I believe that eligibility for the building safety fund should be overhauled to cover buildings between 11 and 18 metres in height. The Government should re-open the private sector remediation fund for ACM-clad buildings in the same height category, and secondary costs as they relate to any affected building should be covered. I would be grateful if the Minister could indicate whether the Government are at least willing to consider those changes.

Buildings insurance is a growing problem, and the Government must step in to help to find a solution. With the insurance industry moving to limit its exposure on buildings covered in combustible materials of any kind, leaseholders in my constituency are finding it increasingly difficult to keep their buildings insured or, if they are able to do so, they are having to absorb soaring premium costs.

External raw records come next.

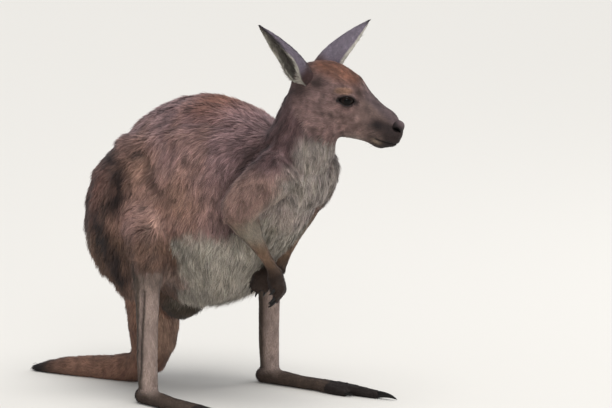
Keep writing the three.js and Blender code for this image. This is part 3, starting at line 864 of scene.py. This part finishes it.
def paintHead(places, facing, kind, colour, broad, fine):
    h = inHead(places)
    along, left, up = h.T
    side = np.abs(left)
    mirror = np.stack([along, side, up], 1)
    head = np.isin(kind, ("head", "jaw", "nose", "eye"))

    def paint(name, share):
        nonlocal colour
        colour = mixed(colour, hue[name], np.clip(share, 0, 1) * head)

    paint("face", 1)
    paint("neck", 0.8 * ramp(-along, -20, 5))
    paint("crown", 0.9 * ramp(up, 14, 36) * ramp(along, -10, 20) * (1 - ramp(along, 84, 110)))
    paint("dark", 0.95 * spot(mirror, (29, 42, 8), np.array([20, 20, 17])))
    paint("dark", 0.6 * spot(mirror, (12, 46, -20), np.array([20, 18, 20])))
    paint("cheek", 0.8 * spot(mirror, (80, 42, -38), np.array([36, 24, 20])))
    paint("muzzle", 0.8 * ramp(along, 96, 128))
    paint("cheek", 0.7 * spot(mirror, (120, 30, -34), np.array([36, 26, 22])))
    paint("bridge", 0.85 * ramp(along, 92, 120) * ramp(up - np.interp(along, (90, 190), (24, -14)), -9, 3))
    alongEye = (along - 78) * 0.956 + (up - 13) * 0.292
    aboveEye = (up - 13) * 0.956 - (along - 78) * 0.292
    patch = (alongEye / 16) ** 2 + (aboveEye / 6.5) ** 2 + ((side - 38) / 22) ** 2
    paint("crownDark", 0.8 * spot(mirror, (103, 28, 20), np.array([13, 13, 11])))
    paint("brow", 0.95 * ramp(-patch, -1.35, -0.45))
    paint("muzzleDark", 1.1 * spot(mirror, (157, 24, -20), np.array([26, 22, 15])))
    paint("muzzleDark", 0.5 * spot(mirror, (126, 30, -4), np.array([24, 14, 6])))
    paint("muzzleDark", 0.9 * ramp(along + 0.25 * up + fine * 6 + broad * 4, 150, 172) * ramp(-up, 7, 15))
    paint("muzzleDark", 0.9 * ramp(along + fine * 4, 140, 162) * ramp(-up + fine * 3, 38, 48))
    paint("chin", 1.1 * spot(mirror, (163, 18, -50), np.array([11, 14, 6.5])))
    paint("bridge", 0.5 * ramp(along, 120, 150) * ramp(up - np.interp(along, (120, 190), (12, -10)), -2, 3))
    paint("chest", 0.35 * ramp(-facing @ headUp, 0.45, 0.9) * (1 - ramp(along, 130, 160)))
    for name in ("right", "left"):
        reach, distance, _, a, b = eyeReach(places, name)
        close = distance < 26
        paint("muzzleDark", 0.65 * (1 - ramp(reach, 1.12, 1.5)) * close)
        paint("muzzleDark", 0.8 * close * ramp(a, 0.4, 0.75) * (1 - ramp(np.abs(b + 0.1 * a), 0.08, 0.3)))
        paint("lid", (1 - ramp(reach, 1.06, 1.22)) * close)
    corner = mouthShape["back"]
    mouth = np.exp(-((up - mouthLine(h)) / 2.4) ** 2) * ramp(along, corner - 2, corner + 4)
    paint("lid", 0.85 * mouth)
    mottle = 0.42 * cloud(h * (0.5, 1, 1), 5, 51) + 0.32 * cloud(h * (0.7, 1, 1), 11, 52)
    inPad = padReach(h)
    paint("lid", 1 - ramp(inPad, 1, 1.06))
    return colour * (1 + head * mottle * (1 - 0.5 * ramp(along, 120, 160)))[:, None]


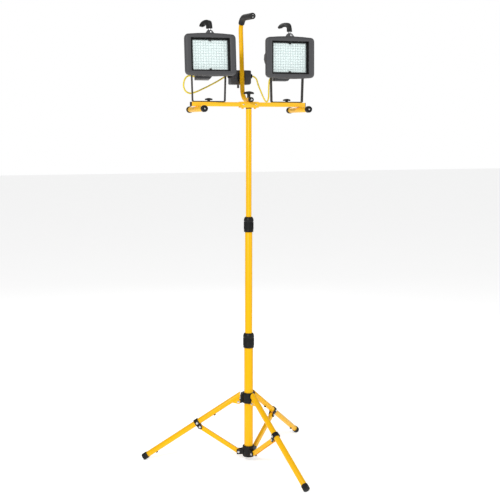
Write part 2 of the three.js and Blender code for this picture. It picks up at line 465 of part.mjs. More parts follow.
function buildLamp(i, tag) {
  const place = (s) => placeLamp(s, i);
  const B = BEZEL, O = OPENING, H = HOUSING, back = -B.back, front = -B.front;

  // bezel: dished frame with the hook's hump on top
  let bezel = plate(roundRect(B.w, B.h, B.r, B.bow), back, front, 'xz', B.edge);
  bezel = cut(bezel, plate(roundRect(O.w, O.h, 2), back + 2.5, front + 5, 'xz'),
    plate(roundRect(H.w - 10, H.h - 10, 4), back - 5, front, 'xz'));
  const up = B.h / 2, neckY = HOOK_Y, neckR = 4;
  const hump = outline([[-15, up - 5], [15, up - 5], [14.5, up], [8, up + 8.5], [5, up + 10], [-7, up + 10],
    [-9.5, up + 8.5], [-14.5, up]]);
  bezel = join(bezel, plate(hump, 25, 39, 'xz', 1.5));
  bezel = cut(bezel, rod(neckR + GAP, up - 1, up + 20).translate([HOOK_X, neckY, 0]));
  add(`bezel_${tag}`, place(bezel), M.grey);

  const pane = (t, y) => plate(roundRect(O.w - 0.8, O.h - 0.8, 2), -y - t, -y, 'xz');
  add(`glass_${tag}`, place(pane(GLASS_T, GLASS_Y)), M.glass);
  add(`led_board_${tag}`, place(pane(1.4, GLASS_Y + GLASS_T + GAP)), M.led);

  // housing: open cast shell with the tilt trunnions
  const w = H.w / 2, h = H.h / 2;
  const shell = (k, y0, y1, y2) => {
    const a = plate(roundRect(2 * (w - k), 2 * (h - k), 6), -y1, -y0, 'xz');
    const b = plate(roundRect(2 * (w - k) - 16, 2 * (h - k) - 16, 6), -y2, -y1 + 0.5, 'xz');
    return join(a, b);
  };
  let housing = cut(shell(0, H.front, H.step, H.back),
    shell(H.wall, H.front - 5, H.step - H.wall, H.back - H.wall));
  housing = join(housing, ...[-24, 0, 24].map((x) => block(x - 2, x + 2, H.back - 1, H.back + 8, 14 - h, h - 14)));
  housing = join(housing, rodX(5, w - 2, BRACKET_W / 2 + 1), rodX(5, -BRACKET_W / 2 - 1, -w + 2));
  housing = cut(housing, rodX(PIN_R + GAP, -BRACKET_W / 2 - 5, -w + 9));
  add(`housing_${tag}`, place(housing), M.grey);

  const t = TERMINAL_TOP, low = t - TERMINAL_DROP;
  const tb = outline([[-48, low], [1, low], [12, low + 12], [12, t], [-48, t]]);
  add(`terminal_box_${tag}`, place(plate(tb, -TERMINAL_BACK, 12, 'xz', 1.5)), M.grey);

  const len = LAMP_GLAND_LEN, gland = turned([[0, 0], [8, 0], [8, 4], [6.5, 5], [5.2, len], [0, len]], 12);
  add(`lamp_gland_${tag}`, place(turnX(gland, -90).translate([LEAD_X, TERMINAL_BACK + GAP, LEAD_Z])), M.black);

  // swivelling hook on its steel neck
  const seat = up + HOOK_UP, turn = (s) => turnZ(s, HOOK_TURN[i]).translate([HOOK_X, neckY, 0]);
  add(`hook_neck_${tag}`, place(rod(neckR, up - 0.5, seat + 11, 16).translate([HOOK_X, neckY, 0])), M.steel);
  const k = new THREE.Shape();
  k.moveTo(-9, seat);
  k.lineTo(9, seat);
  k.lineTo(9.3, seat + 10);
  k.quadraticCurveTo(10, seat + 17, 16, seat + 17.5);
  k.quadraticCurveTo(22, seat + 17.5, 27, seat + 13);
  k.lineTo(37, seat + 11.5);
  k.quadraticCurveTo(42, seat + 12.5, 40, seat + 17);
  k.quadraticCurveTo(33, seat + 29.5, 16, seat + 30.5);
  k.quadraticCurveTo(-2, seat + 32, -6, seat + 22);
  k.quadraticCurveTo(-8, seat + 14, -9, seat);
  const hook = cut(plate(k, -7.5, 7.5, 'xz'), rod(neckR + GAP, seat - 5, seat + 12, 16));
  add(`hook_${tag}`, place(turn(hook)), M.black);
}

// ---------------------------------------------------------------- leads
// Routes from the box to the lamps, with heights above the top of the crossbar.
function buildLeads() {
  const back = TERMINAL_BACK + LAMP_GLAND_LEN + 0.7;
  const mouth = (i) => [7.2, 3, 0].map((d) => lampPoint(i, LEAD_X, back + d, LEAD_Z));
  const raised = (points) => points.map(([x, y, z]) => [x, y, z + TOP_BAR]);
  const out = GLAND_OUT + 0.8, y = GLAND_Y;
  const left = [[BOX_X[0] - out, y, GLAND_UP], [-50, y, 95.6], [-58, y - 1.5, 91.5], [-74, 92.5, 82.5], [-97, 85, 70.5],
    [-137, 75, 51.5], [-173, 66, 36.5], [-197, 58, 31], [-214, 52, 37], [-222, 49, 50], [-223, 48, 64],
    [-219, 50, 77], [-211, 54, 87], [-200, 57, 91.5], [-189, 54, 90]];
  const right = [[BOX_X[1] + out, y, GLAND_UP], [52, y, 95.4], [59, y + 0.5, 91.5], [66, y + 1.5, 83],
    [71, y + 0.5, 66], [78, y - 6.5, 44], [85.5, 82, 19], [90.5, 72, 6], [94, 63, 7], [96, 58, 22], [95, 54, 46], [95.5, 54, 65], [97.5, 55, 79],
    [101, 53, 88]];
  add('lead_l', sweep([...raised(left), ...mouth(0)], LEAD_R, 28, 8), M.lead);
  add('lead_r', sweep([...raised(right), ...mouth(1)], LEAD_R, 26, 8), M.lead);
}

buildMast();
buildHubs();
[0, 1, 2].forEach(buildLeg);
buildBar();
buildHandle();
buildBox();
['l', 'r'].forEach((tag, i) => { buildBracket(i, tag); buildLamp(i, tag); });
buildLeads();

// The origin is the middle of the footprint, on the ground.
const bounds = new THREE.Box3().setFromObject(group);
for (const mesh of pieces) {
  mesh.geometry.translate(-(bounds.min.x + bounds.max.x) / 2, -(bounds.min.y + bounds.max.y) / 2, -bounds.min.z);
}

export default group;
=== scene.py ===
"""The looks of a twin-head LED work light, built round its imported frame."""

import json
import logging
import math
from dataclasses import dataclass, field
from enum import Enum
from typing import Iterable, Sequence

import bmesh
import bpy
from mathutils import Matrix, Vector


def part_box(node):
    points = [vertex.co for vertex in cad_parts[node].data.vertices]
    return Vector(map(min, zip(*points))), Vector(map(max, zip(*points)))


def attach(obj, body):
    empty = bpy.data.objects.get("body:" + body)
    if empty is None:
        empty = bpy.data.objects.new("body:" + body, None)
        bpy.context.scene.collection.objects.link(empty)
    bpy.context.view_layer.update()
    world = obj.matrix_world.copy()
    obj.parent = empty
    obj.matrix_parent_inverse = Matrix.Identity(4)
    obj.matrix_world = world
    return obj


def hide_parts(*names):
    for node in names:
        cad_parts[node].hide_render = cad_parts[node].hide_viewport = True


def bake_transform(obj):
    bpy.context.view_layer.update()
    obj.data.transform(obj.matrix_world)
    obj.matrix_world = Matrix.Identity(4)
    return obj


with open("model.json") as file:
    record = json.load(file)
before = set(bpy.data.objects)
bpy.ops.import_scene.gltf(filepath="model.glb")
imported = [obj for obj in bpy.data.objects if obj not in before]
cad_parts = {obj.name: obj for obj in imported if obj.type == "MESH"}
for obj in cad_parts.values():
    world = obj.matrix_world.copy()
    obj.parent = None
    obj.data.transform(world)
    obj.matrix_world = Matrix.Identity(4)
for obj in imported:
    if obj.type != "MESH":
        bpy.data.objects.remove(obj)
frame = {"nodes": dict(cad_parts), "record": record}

LOG = logging.getLogger("work_light")
MM = 0.001
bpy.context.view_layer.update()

Point = tuple[float, float, float]
Pair = tuple[float, float]
Socket = bpy.types.NodeSocket
Shape = bmesh.types.BMesh
Placed = tuple[Shape, Matrix]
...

The case of Blenheim Court, a 24-unit development in east Greenwich, is worth citing as it is a good example of what is happening on the ground. Having secured several extensions to its policy as the right to manage sought to progress plans for remedial works, the insurer in question made it clear that the risk involved no longer fell within its underwriting appetite and the leaseholders faced the prospect of seeing their building uninsured, with the heightened risk of repossession that that entailed. Thankfully, at the eleventh hour they secured a policy with a consortium, but at an eye-watering cost of £163,000 for just 12 months’ cover. With the cost of renewals on affected buildings increasing across the board, does the Minister accept that to protect leaseholders adequately the Government will ultimately have to support the insurance industry, in all likelihood by acting as an insurer of last resort, in bringing forward a temporary solution?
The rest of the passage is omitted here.